⟨

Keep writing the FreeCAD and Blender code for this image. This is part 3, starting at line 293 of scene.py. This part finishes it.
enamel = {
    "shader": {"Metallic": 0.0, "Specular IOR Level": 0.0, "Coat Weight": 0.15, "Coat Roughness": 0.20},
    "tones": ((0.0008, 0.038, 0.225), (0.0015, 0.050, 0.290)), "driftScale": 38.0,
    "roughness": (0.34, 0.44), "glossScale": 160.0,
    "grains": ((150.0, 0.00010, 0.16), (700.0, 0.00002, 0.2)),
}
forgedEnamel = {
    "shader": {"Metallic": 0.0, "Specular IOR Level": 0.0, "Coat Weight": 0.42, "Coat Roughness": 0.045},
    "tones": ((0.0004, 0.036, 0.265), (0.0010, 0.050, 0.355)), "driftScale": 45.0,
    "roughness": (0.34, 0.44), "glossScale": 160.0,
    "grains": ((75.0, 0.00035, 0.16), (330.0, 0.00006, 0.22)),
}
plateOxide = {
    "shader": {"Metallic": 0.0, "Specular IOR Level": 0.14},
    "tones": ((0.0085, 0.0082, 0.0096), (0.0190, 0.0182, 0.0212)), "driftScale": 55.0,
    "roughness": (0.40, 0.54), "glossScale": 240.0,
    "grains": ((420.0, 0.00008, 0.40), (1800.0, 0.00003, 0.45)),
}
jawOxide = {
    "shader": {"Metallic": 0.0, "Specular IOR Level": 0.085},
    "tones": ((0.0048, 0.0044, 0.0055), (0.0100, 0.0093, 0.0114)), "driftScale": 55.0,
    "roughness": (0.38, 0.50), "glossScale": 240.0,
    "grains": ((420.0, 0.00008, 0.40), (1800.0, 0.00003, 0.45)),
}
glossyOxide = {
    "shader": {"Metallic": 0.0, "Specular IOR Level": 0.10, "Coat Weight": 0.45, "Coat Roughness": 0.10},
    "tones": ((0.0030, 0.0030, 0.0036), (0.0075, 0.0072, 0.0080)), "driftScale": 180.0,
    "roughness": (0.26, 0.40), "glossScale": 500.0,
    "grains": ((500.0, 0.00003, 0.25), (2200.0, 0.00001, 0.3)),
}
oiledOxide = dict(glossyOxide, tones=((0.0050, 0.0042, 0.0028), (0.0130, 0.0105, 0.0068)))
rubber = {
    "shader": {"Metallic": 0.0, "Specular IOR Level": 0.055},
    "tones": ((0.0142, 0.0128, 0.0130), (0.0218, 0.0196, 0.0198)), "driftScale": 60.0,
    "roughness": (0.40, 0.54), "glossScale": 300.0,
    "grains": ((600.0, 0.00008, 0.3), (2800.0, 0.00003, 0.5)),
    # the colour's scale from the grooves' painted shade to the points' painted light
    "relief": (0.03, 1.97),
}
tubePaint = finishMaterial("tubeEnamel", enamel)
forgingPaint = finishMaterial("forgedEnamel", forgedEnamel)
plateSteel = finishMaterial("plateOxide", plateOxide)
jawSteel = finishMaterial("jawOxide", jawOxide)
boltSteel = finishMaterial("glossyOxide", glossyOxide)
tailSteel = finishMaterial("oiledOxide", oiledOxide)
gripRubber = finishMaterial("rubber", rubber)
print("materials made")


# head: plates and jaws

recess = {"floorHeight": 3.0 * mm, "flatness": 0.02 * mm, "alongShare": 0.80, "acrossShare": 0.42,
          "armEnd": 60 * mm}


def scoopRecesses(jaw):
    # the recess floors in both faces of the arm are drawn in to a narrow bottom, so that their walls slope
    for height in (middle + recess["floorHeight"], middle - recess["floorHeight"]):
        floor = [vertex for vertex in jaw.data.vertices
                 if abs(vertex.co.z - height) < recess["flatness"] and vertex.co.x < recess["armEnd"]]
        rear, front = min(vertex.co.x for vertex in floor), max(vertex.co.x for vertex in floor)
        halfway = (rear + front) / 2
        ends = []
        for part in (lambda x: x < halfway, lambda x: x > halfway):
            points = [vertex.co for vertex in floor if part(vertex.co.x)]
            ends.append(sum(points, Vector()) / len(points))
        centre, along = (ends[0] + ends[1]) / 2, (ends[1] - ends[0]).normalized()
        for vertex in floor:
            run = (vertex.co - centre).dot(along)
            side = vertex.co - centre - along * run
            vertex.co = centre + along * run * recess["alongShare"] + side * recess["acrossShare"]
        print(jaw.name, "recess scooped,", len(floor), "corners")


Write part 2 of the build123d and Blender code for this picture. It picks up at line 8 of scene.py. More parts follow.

⟩

- To be done -
Write out all records exactly, keeping every detail.

- The solution -
Keep writing the FreeCAD and Blender code for this image. This is part 3, starting at line 293 of scene.py. This part finishes it.
enamel = {
    "shader": {"Metallic": 0.0, "Specular IOR Level": 0.0, "Coat Weight": 0.15, "Coat Roughness": 0.20},
    "tones": ((0.0008, 0.038, 0.225), (0.0015, 0.050, 0.290)), "driftScale": 38.0,
    "roughness": (0.34, 0.44), "glossScale": 160.0,
    "grains": ((150.0, 0.00010, 0.16), (700.0, 0.00002, 0.2)),
}
forgedEnamel = {
    "shader": {"Metallic": 0.0, "Specular IOR Level": 0.0, "Coat Weight": 0.42, "Coat Roughness": 0.045},
    "tones": ((0.0004, 0.036, 0.265), (0.0010, 0.050, 0.355)), "driftScale": 45.0,
    "roughness": (0.34, 0.44), "glossScale": 160.0,
    "grains": ((75.0, 0.00035, 0.16), (330.0, 0.00006, 0.22)),
}
plateOxide = {
    "shader": {"Metallic": 0.0, "Specular IOR Level": 0.14},
    "tones": ((0.0085, 0.0082, 0.0096), (0.0190, 0.0182, 0.0212)), "driftScale": 55.0,
    "roughness": (0.40, 0.54), "glossScale": 240.0,
    "grains": ((420.0, 0.00008, 0.40), (1800.0, 0.00003, 0.45)),
}
jawOxide = {
    "shader": {"Metallic": 0.0, "Specular IOR Level": 0.085},
    "tones": ((0.0048, 0.0044, 0.0055), (0.0100, 0.0093, 0.0114)), "driftScale": 55.0,
    "roughness": (0.38, 0.50), "glossScale": 240.0,
    "grains": ((420.0, 0.00008, 0.40), (1800.0, 0.00003, 0.45)),
}
glossyOxide = {
    "shader": {"Metallic": 0.0, "Specular IOR Level": 0.10, "Coat Weight": 0.45, "Coat Roughness": 0.10},
    "tones": ((0.0030, 0.0030, 0.0036), (0.0075, 0.0072, 0.0080)), "driftScale": 180.0,
    "roughness": (0.26, 0.40), "glossScale": 500.0,
    "grains": ((500.0, 0.00003, 0.25), (2200.0, 0.00001, 0.3)),
}
oiledOxide = dict(glossyOxide, tones=((0.0050, 0.0042, 0.0028), (0.0130, 0.0105, 0.0068)))
rubber = {
    "shader": {"Metallic": 0.0, "Specular IOR Level": 0.055},
    "tones": ((0.0142, 0.0128, 0.0130), (0.0218, 0.0196, 0.0198)), "driftScale": 60.0,
    "roughness": (0.40, 0.54), "glossScale": 300.0,
    "grains": ((600.0, 0.00008, 0.3), (2800.0, 0.00003, 0.5)),
    # the colour's scale from the grooves' painted shade to the points' painted light
    "relief": (0.03, 1.97),
}
tubePaint = finishMaterial("tubeEnamel", enamel)
forgingPaint = finishMaterial("forgedEnamel", forgedEnamel)
plateSteel = finishMaterial("plateOxide", plateOxide)
jawSteel = finishMaterial("jawOxide", jawOxide)
boltSteel = finishMaterial("glossyOxide", glossyOxide)
tailSteel = finishMaterial("oiledOxide", oiledOxide)
gripRubber = finishMaterial("rubber", rubber)
print("materials made")


# head: plates and jaws

recess = {"floorHeight": 3.0 * mm, "flatness": 0.02 * mm, "alongShare": 0.80, "acrossShare": 0.42,
          "armEnd": 60 * mm}


def scoopRecesses(jaw):
    # the recess floors in both faces of the arm are drawn in to a narrow bottom, so that their walls slope
    for height in (middle + recess["floorHeight"], middle - recess["floorHeight"]):
        floor = [vertex for vertex in jaw.data.vertices
                 if abs(vertex.co.z - height) < recess["flatness"] and vertex.co.x < recess["armEnd"]]
        rear, front = min(vertex.co.x for vertex in floor), max(vertex.co.x for vertex in floor)
        halfway = (rear + front) / 2
        ends = []
        for part in (lambda x: x < halfway, lambda x: x > halfway):
            points = [vertex.co for vertex in floor if part(vertex.co.x)]
            ends.append(sum(points, Vector()) / len(points))
        centre, along = (ends[0] + ends[1]) / 2, (ends[1] - ends[0]).normalized()
        for vertex in floor:
            run = (vertex.co - centre).dot(along)
            side = vertex.co - centre - along * run
            vertex.co = centre + along * run * recess["alongShare"] + side * recess["acrossShare"]
        print(jaw.name, "recess scooped,", len(floor), "corners")


Write part 2 of the build123d and Blender code for this picture. It picks up at line 8 of scene.py. More parts follow.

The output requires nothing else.